Tout le reste du film ne sera qu’affaire de déconstruction, l’alcool laissant transparaître l’excentricité et la fantaisie de caractère de Tracy, mais aussi du bougon Connor. Cukor fait rebondir par le mouvement et le verbe l’alternance entre l’abandon à la légèreté et les retours maladroits à la retenue dans leur échange. Si James Stewart ne semble pas totalement à l’aise, ces vas et vient de ton rendent Katharine Hepburn encore plus touchante et vulnérable, si déçue quand la conversation reprend un tour guindé et poli. Le montage (les inserts sur les bagues et montres abandonnés), le rôle du décor (la piscine comme terrain de pertes des inhibitions) et le jeu sur la temporalité (avec la nuit les attitudes deviennent plus libérées) contribue également à exprimer ce changement d’attitude des personnages. 
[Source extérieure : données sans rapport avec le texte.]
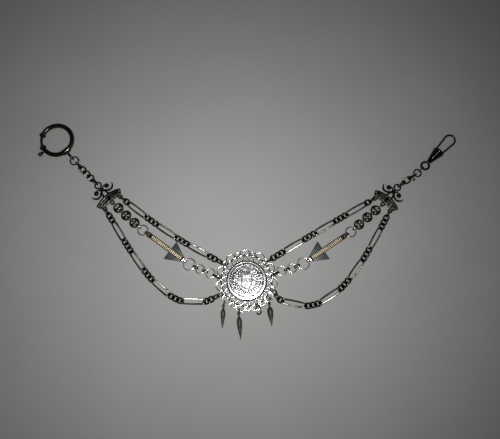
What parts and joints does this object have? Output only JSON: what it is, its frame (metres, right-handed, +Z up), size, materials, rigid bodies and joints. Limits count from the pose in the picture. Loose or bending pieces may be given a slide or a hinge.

Cary Grant est parfait de subtilité, observateur et acteur des évènements où l’amoureux transparait constamment sous le détachement. Il n’est pas là pour inciter, mais seulement aider Tracy à se révéler à elle-même pour faire naître cette flamme qui lui manque. On sera d’ailleurs très étonné de la manière explicite dont la froideur initiale de Tracy est associée aussi à sa sexualité, un dialogue cinglant laissant entendre que la première union n’a pas été consommée. La nature incomplète de Tracy se pare de niveaux de lecture osé et étonnamment direct. La conclusion est sans doute un peu trop bavarde et confuse pour aboutir à la fameuse « comédie du remariage » (la construction de Vacances amenait un pic émotionnel bien plus fort) mais Indiscrétions n’en reste pas moins une pure merveille de romantisme.